> [EXERCISE PROMPT] Copy exactly the lines from the start of the data below through the one that carries "# The ring lies", and only those.
☆ ☆ ☆ ☆ ☆
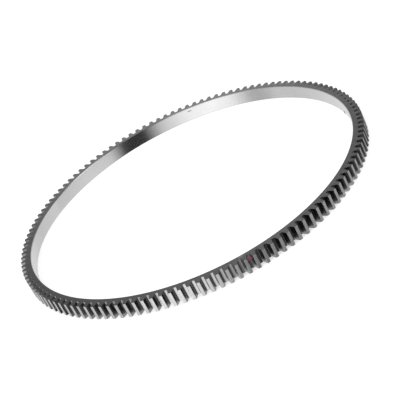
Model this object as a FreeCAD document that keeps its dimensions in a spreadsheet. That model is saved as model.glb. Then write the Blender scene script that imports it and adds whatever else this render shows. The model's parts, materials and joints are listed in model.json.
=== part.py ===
import FreeCAD, Part
import math
import os
import Sketcher

# Flywheel ring gear, in millimetres.
# It is one steel ring. Its plain bore is shrunk onto the rim of a flywheel, and the
# straight teeth round its outside mesh with the starter motor's pinion.
# The ring lies flat: its axis is Z, and the origin is the centre of its lower side.

driving_sizes = {
    "tooth_count": 128,
    "tooth_module": 2.5,        # pitch diameter divided by the number of teeth
    "pressure_angle": 14.5,     # degrees, where a flank crosses the pitch circle
    "addendum_factor": 1.0,     # tooth height above the pitch circle, in modules
    "dedendum_factor": 1.25,    # gap depth below the pitch circle, in modules
    "root_corner": 0.5,         # the slant from a gap's flat bottom up to each flank
    "rim_wall": 4.5,            # solid steel between the gap bottoms and the bore
    "face_width": 13,           # from the lower side to the upper side
    "bore_chamfer": 0.5,        # lead-in at both ends of the bore, at 45 degrees
}

document = FreeCAD.newDocument("flywheel_ring_gear")
sheet = document.addObject("Spreadsheet::Sheet", "sizes")
for row, (word, number) in enumerate(driving_sizes.items(), start=1):
    sheet.set(f"A{row}", word)
    sheet.set(f"B{row}", str(number))
    sheet.setAlias(f"B{row}", word)
document.recompute()

# What follows from the driving sizes, as formulas that the sketches are bound to.
addendum = "(sizes.addendum_factor * sizes.tooth_module)"
dedendum = "(sizes.dedendum_factor * sizes.tooth_module)"
pitch_radius = "(sizes.tooth_count * sizes.tooth_module / 2)"
tip_radius = f"({pitch_radius} + {addendum})"
root_radius = f"({pitch_radius} - {dedendum})"
bore_radius = f"({root_radius} - sizes.rim_wall)"

# The involute springs from the base circle. At the pitch circle a gap is half the turn
# from one tooth to the next, so half of it is a quarter. The pinion's teeth reach down to
# the form circle.
pressure_angle = "(sizes.pressure_angle * 1 deg)"
base_radius = f"({pitch_radius} * cos({pressure_angle}))"
form_radius = f"({pitch_radius} - {addendum})"
half_gap_at_pitch = "(90 deg / sizes.tooth_count)"
mouth_distance = f"({tip_radius} + {addendum})"

# How the sketcher's constraints name the ends of a curve, the origin and the X axis.
START, END = range(1, 3)
ORIGIN = (-1, 1)
X_AXIS = -1


def value(formula):
    """The number that a formula gives with the sizes now in the sheet."""
    result = sheet.evalExpression(formula)
    return float(getattr(result, "Value", result))


def origin_feature(body, role):
    """The plane or axis of a body's own origin that has this role."""
    for feature in body.Origin.OriginFeatures:
        if feature.Role == role:
            return feature
    raise ValueError(f"no origin feature {role}")


def new_sketch(body, name, plane):
    """An empty sketch on one of the body's origin planes."""
    sketch = body.newObject("Sketcher::SketchObject", name)
    sketch.AttachmentSupport = [(origin_feature(body, plane), "")]
    sketch.MapMode = "FlatFace"
    return sketch


def hold(sketch, kind, *where):
    """Add a constraint that has no size."""
    sketch.addConstraint(Sketcher.Constraint(kind, *where))


def bind(sketch, name, formula, kind, *where):
    """Add a named dimension and tie it to a formula of the sheet."""
    index = sketch.addConstraint(Sketcher.Constraint(kind, *where, value(formula)))
    sketch.renameConstraint(index, name)
    sketch.setExpression(f"Constraints.{name}", formula)


def turned_blank(body):
    """The ring as it leaves the lathe: bore with its chamfers, flat sides, outside."""
    sketch = new_sketch(body, "blank_section", "XZ_Plane")
    inner = value(bore_radius)
    outer = value(tip_radius)
    top = driving_sizes["face_width"]
    break_size = driving_sizes["bore_chamfer"]
    corners = [
        FreeCAD.Vector(inner + break_size, 0),
        FreeCAD.Vector(outer, 0),
        FreeCAD.Vector(outer, top),
        FreeCAD.Vector(inner + break_size, top),
        FreeCAD.Vector(inner, top - break_size),
        FreeCAD.Vector(inner, break_size),
    ]
    lower, outside, upper, upper_chamfer, bore, lower_chamfer = range(len(corners))
    for corner, next_corner in zip(corners, corners[1:] + corners[:1]):
        sketch.addGeometry(Part.LineSegment(corner, next_corner), False)
    for line in range(len(corners)):
        hold(sketch, "Coincident", line, END, (line + 1) % len(corners), START)
    for line in (lower, upper):
        hold(sketch, "Horizontal", line)
    for line in (outside, bore):
        hold(sketch, "Vertical", line)
    hold(sketch, "PointOnObject", lower, START, X_AXIS)
    bind(sketch, "bore_radius", bore_radius, "DistanceX", *ORIGIN, bore, START)
    bind(sketch, "tip_radius", tip_radius, "DistanceX", *ORIGIN, outside, START)
    bind(sketch, "face_width", "sizes.face_width", "DistanceY", *ORIGIN, upper, START)
    chamfers = (("lower", lower_chamfer, START, END), ("upper", upper_chamfer, END, START))
    for name, chamfer, bore_end, side_end in chamfers:
        bind(sketch, f"{name}_chamfer_across", "sizes.bore_chamfer",
             "DistanceX", chamfer, bore_end, chamfer, side_end)
        bind(sketch, f"{name}_chamfer_along", "sizes.bore_chamfer",
             "DistanceY", chamfer, END, chamfer, START)
    blank = body.newObject("PartDesign::Revolution", "turned_blank")
    blank.Profile = sketch
    blank.ReferenceAxis = (sketch, ["V_Axis"])
    blank.Angle = 360
    return blank


def mirrored(point):
    """The same point on the other side of the gap's centre line."""
    return FreeCAD.Vector(point.x, -point.y, 0)


def involute_point(radius):
    """Formulas for where a gap's upper flank crosses a circle about the axis."""
    angle = f"acos({base_radius} / {radius})"
    half_gap = (
        f"({half_gap_at_pitch} - ({angle} - {pressure_angle})"
        f" + (tan({angle}) - tan({pressure_angle})) * 1 rad)"
    )
    return f"({radius} * cos({half_gap}))", f"({radius} * sin({half_gap}))"


def lower_point(circle, across):
    """The lower of a circle's two points at this distance along X."""
    drop = math.sqrt(circle.Radius ** 2 - (across - circle.Center.x) ** 2)
    return FreeCAD.Vector(across, circle.Center.y - drop, 0)


def tooth_gap(body):
    """One tooth gap, cut right through the blank along +X.

    A flank is the arc through the involute's points on the form circle, the pitch circle
    and the tip circle, which keeps within a hundredth of a millimetre of the involute.
    The bottom is flat and ends in a short slant on both sides, where the hob leaves a
    small fillet.
    """
    sketch = new_sketch(body, "gap_outline", "XY_Plane")
    circles = {"form": form_radius, "pitch": pitch_radius, "tip": tip_radius}
    formulas = {name: involute_point(radius) for name, radius in circles.items()}
    marks = [
        FreeCAD.Vector(value(across), value(up), 0) for across, up in formulas.values()
    ]
    flank_circle = Part.Circle(*marks)
    slant = driving_sizes["root_corner"]
    foot = lower_point(flank_circle, value(root_radius) + slant)
    mouth = lower_point(flank_circle, value(mouth_distance))
    corner = foot - FreeCAD.Vector(slant, slant, 0)

    upper_flank, lower_flank, mouth_line, bottom, upper_slant, lower_slant = range(6)
    middle = marks[1]
    sketch.addGeometry(Part.Arc(foot, middle, mouth), False)
    sketch.addGeometry(Part.Arc(mirrored(mouth), mirrored(middle), mirrored(foot)), False)
    lines = (
        (mouth, mirrored(mouth)),
        (corner, mirrored(corner)),
        (foot, corner),
        (mirrored(corner), mirrored(foot)),
    )
    for line in lines:
        sketch.addGeometry(Part.LineSegment(*line), False)

    hold(sketch, "Coincident", upper_flank, END, mouth_line, START)
    hold(sketch, "Coincident", mouth_line, END, lower_flank, START)
    hold(sketch, "Coincident", upper_flank, START, upper_slant, START)
    hold(sketch, "Coincident", upper_slant, END, bottom, START)
    hold(sketch, "Coincident", bottom, END, lower_slant, START)
    hold(sketch, "Coincident", lower_slant, END, lower_flank, END)
    hold(sketch, "Symmetric", upper_flank, END, lower_flank, START, X_AXIS)
    hold(sketch, "Symmetric", upper_flank, START, lower_flank, END, X_AXIS)
    hold(sketch, "Symmetric", bottom, START, bottom, END, X_AXIS)
    hold(sketch, "Equal", upper_flank, lower_flank)
    for name, point in zip(formulas, marks):
        mark = sketch.addGeometry(Part.Point(point), True)
        across, up = formulas[name]
        hold(sketch, "PointOnObject", mark, START, upper_flank)
        bind(sketch, f"{name}_x", across, "DistanceX", *ORIGIN, mark, START)
        bind(sketch, f"{name}_y", up, "DistanceY", *ORIGIN, mark, START)
    bind(sketch, "root_radius", root_radius, "DistanceX", *ORIGIN, bottom, START)
    bind(sketch, "mouth_distance", mouth_distance, "DistanceX", *ORIGIN, mouth_line, START)
    for name, kind in (("slant_across", "DistanceX"), ("slant_up", "DistanceY")):
        bind(sketch, name, "sizes.root_corner", kind, upper_slant, END, upper_slant, START)

    gap = body.newObject("PartDesign::Pocket", "tooth_gap")
    gap.Profile = sketch
    gap.Type = "ThroughAll"
    gap.SideType = "Symmetric"
    return gap


def all_gaps(body, gap):
    """The gap repeated round the ring, which leaves the teeth standing."""
    pattern = body.newObject("PartDesign::PolarPattern", "all_gaps")
    pattern.Originals = [gap]
    pattern.Axis = (origin_feature(body, "Z_Axis"), [""])
    pattern.Angle = 360
    pattern.setExpression("Occurrences", "sizes.tooth_count")
    return pattern


def check(condition, message):
    """Stop with a plain message when something isn't as it should be."""
    if not condition:
        raise RuntimeError(message)


ring = document.addObject("PartDesign::Body", "ring_gear")
ring.Label = "ring_gear"
blank = turned_blank(ring)
document.recompute()
gap = tooth_gap(ring)
document.recompute()
pattern = all_gaps(ring, gap)
ring.Tip = pattern
document.recompute()

for item in document.Objects:
    check(not {"Invalid", "Error"} & set(item.State), f"{item.Name} failed: {item.State}")
    if item.TypeId == "Sketcher::SketchObject":
        check(item.FullyConstrained, f"{item.Name} isn't fully constrained")
one_gap = blank.Shape.Volume - gap.Shape.Volume
every_gap = blank.Shape.Volume - pattern.Shape.Volume
check(one_gap > 0, "the tooth gap cuts nothing")
check(
    round(every_gap / one_gap, 2) == pattern.Occurrences,
    "the pattern doesn't cut every gap",
)

os.makedirs("parts", exist_ok=True)
shape = ring.Shape
check(not shape.isNull() and shape.isValid(), "the ring has no valid shape")
check(len(shape.Solids) == 1, "the ring isn't one solid")
shape.exportStep(f"parts/{ring.Label}.step")
print(
    f"{ring.Label}: tip radius {value(tip_radius):.3f}, root radius {value(root_radius):.3f},"
    f" bore radius {value(bore_radius):.3f} mm, volume {shape.Volume:.0f} mm3"
)
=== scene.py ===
import json
import math

import bmesh
import bpy
from mathutils import Matrix, Quaternion, Vector


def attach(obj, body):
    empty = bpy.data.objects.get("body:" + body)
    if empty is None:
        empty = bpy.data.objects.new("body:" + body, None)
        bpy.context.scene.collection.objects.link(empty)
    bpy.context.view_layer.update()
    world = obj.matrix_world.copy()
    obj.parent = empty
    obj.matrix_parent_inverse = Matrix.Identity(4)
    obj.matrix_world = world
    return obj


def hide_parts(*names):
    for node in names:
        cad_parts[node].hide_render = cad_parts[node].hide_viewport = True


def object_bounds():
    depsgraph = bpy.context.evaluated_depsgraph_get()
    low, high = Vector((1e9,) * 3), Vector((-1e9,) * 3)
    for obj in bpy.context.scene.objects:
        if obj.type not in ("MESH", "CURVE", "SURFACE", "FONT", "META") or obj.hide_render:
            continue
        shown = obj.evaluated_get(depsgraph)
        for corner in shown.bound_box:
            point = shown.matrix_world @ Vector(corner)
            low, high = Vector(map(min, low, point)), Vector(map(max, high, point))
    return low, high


# A starter ring gear lying flat, in metres: its axis is Z and its lower side is at Z = 0.

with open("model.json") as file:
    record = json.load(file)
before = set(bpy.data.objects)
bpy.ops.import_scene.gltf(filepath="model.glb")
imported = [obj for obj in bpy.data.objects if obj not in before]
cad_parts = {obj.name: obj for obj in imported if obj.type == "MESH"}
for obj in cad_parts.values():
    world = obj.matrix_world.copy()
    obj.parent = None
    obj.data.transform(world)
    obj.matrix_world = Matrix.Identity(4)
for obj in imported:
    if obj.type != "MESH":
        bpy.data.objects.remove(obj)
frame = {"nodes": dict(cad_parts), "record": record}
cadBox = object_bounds()
cadRing = frame["nodes"]["ring_gear"]
mounts = {mount["name"]: mount for mount in frame["record"]["mounts"]}

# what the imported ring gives
boreRadius = mounts["bore"]["dims"]["r_mm"] / 1000
tipRadius = max(math.hypot(vert.co.x, vert.co.y) for vert in cadRing.data.vertices)
faceWidth = cadBox[1].z - cadBox[0].z
boreChamfer = (faceWidth - mounts["bore"]["dims"]["length_mm"] / 1000) / 2
print("frame loaded: bore radius", round(boreRadius, 5), "tip radius", round(tipRadius, 5))

ringValues = {
    "toothCount": 128,
    "pressureAngle": math.radians(14.5),
    "dedendum": 1.25,          # a gap's depth below the pitch circle, in modules
    "flankPoints": 4,
    "rootFillet": 0.0004,
    "rootFilletSteps": 3,
    "tipRounding": 0.00015,
    "tipRoundingSteps": 2,
    "edgeBreak": 0.00012,      # on the ends of the teeth
    "edgeBreakSteps": 2,
    "rootDepth": 0.00025,      # how far up a gap's bottom its brighter steel reaches, which is painted light there
    "landDepth": 0.0001,       # and a tooth's land this far down
    "weld": 1e-6,
}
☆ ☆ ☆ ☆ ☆
> [RESULT OF THIS EXERCISE]
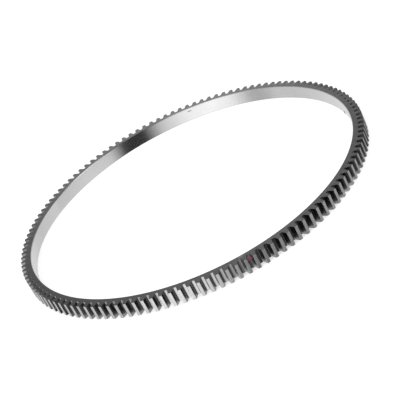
Model this object as a FreeCAD document that keeps its dimensions in a spreadsheet. That model is saved as model.glb. Then write the Blender scene script that imports it and adds whatever else this render shows. The model's parts, materials and joints are listed in model.json.
=== part.py ===
import FreeCAD, Part
import math
import os
import Sketcher

# Flywheel ring gear, in millimetres.
# It is one steel ring. Its plain bore is shrunk onto the rim of a flywheel, and the
# straight teeth round its outside mesh with the starter motor's pinion.
# The ring lies flat: its axis is Z, and the origin is the centre of its lower side.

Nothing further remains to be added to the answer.